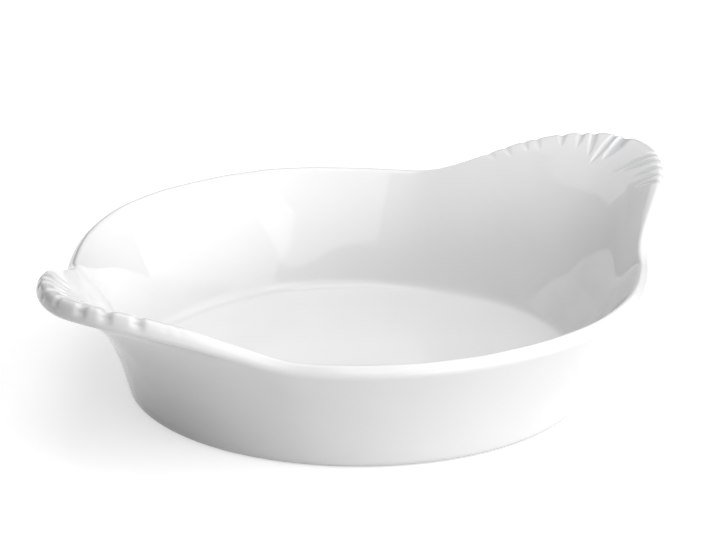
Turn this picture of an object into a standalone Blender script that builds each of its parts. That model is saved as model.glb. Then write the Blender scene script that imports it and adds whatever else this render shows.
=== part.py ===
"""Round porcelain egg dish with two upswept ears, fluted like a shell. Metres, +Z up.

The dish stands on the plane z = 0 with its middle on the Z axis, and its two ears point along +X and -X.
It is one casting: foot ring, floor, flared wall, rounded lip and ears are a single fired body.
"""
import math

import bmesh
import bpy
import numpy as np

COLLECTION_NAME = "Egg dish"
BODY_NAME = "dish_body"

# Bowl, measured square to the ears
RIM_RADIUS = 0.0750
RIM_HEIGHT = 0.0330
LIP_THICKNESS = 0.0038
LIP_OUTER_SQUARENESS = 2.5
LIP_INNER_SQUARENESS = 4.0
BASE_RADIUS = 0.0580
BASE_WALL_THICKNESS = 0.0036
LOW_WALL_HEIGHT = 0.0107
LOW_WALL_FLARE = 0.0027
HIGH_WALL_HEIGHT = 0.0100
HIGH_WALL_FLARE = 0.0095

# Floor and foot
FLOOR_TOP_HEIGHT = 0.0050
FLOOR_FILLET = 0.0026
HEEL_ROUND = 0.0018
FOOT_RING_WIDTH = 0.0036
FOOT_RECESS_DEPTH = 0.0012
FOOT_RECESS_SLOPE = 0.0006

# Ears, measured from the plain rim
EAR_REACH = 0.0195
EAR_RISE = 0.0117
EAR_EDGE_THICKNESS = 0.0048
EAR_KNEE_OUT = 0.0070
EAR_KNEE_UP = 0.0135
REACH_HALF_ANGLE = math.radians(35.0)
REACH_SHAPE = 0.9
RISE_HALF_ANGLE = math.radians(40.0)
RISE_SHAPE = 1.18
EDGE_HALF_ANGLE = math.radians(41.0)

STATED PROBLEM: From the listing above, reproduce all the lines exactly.

ANSWER:
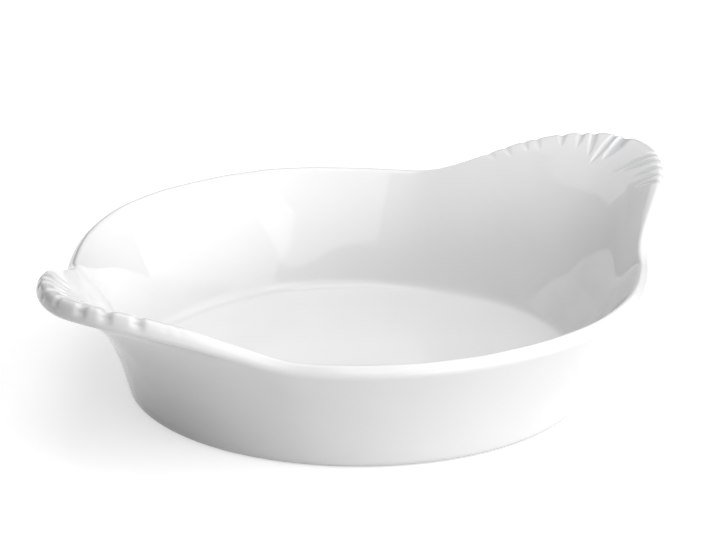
Turn this picture of an object into a standalone Blender script that builds each of its parts. That model is saved as model.glb. Then write the Blender scene script that imports it and adds whatever else this render shows.
=== part.py ===
"""Round porcelain egg dish with two upswept ears, fluted like a shell. Metres, +Z up.

The dish stands on the plane z = 0 with its middle on the Z axis, and its two ears point along +X and -X.
It is one casting: foot ring, floor, flared wall, rounded lip and ears are a single fired body.
"""
import math

import bmesh
import bpy
import numpy as np

COLLECTION_NAME = "Egg dish"
BODY_NAME = "dish_body"

# Bowl, measured square to the ears
RIM_RADIUS = 0.0750
RIM_HEIGHT = 0.0330
LIP_THICKNESS = 0.0038
LIP_OUTER_SQUARENESS = 2.5
LIP_INNER_SQUARENESS = 4.0
BASE_RADIUS = 0.0580
BASE_WALL_THICKNESS = 0.0036
LOW_WALL_HEIGHT = 0.0107
LOW_WALL_FLARE = 0.0027
HIGH_WALL_HEIGHT = 0.0100
HIGH_WALL_FLARE = 0.0095

# Floor and foot
FLOOR_TOP_HEIGHT = 0.0050
FLOOR_FILLET = 0.0026
HEEL_ROUND = 0.0018
FOOT_RING_WIDTH = 0.0036
FOOT_RECESS_DEPTH = 0.0012
FOOT_RECESS_SLOPE = 0.0006

# Ears, measured from the plain rim
EAR_REACH = 0.0195
EAR_RISE = 0.0117
EAR_EDGE_THICKNESS = 0.0048
EAR_KNEE_OUT = 0.0070
EAR_KNEE_UP = 0.0135
REACH_HALF_ANGLE = math.radians(35.0)
REACH_SHAPE = 0.9
RISE_HALF_ANGLE = math.radians(40.0)
RISE_SHAPE = 1.18
EDGE_HALF_ANGLE = math.radians(41.0)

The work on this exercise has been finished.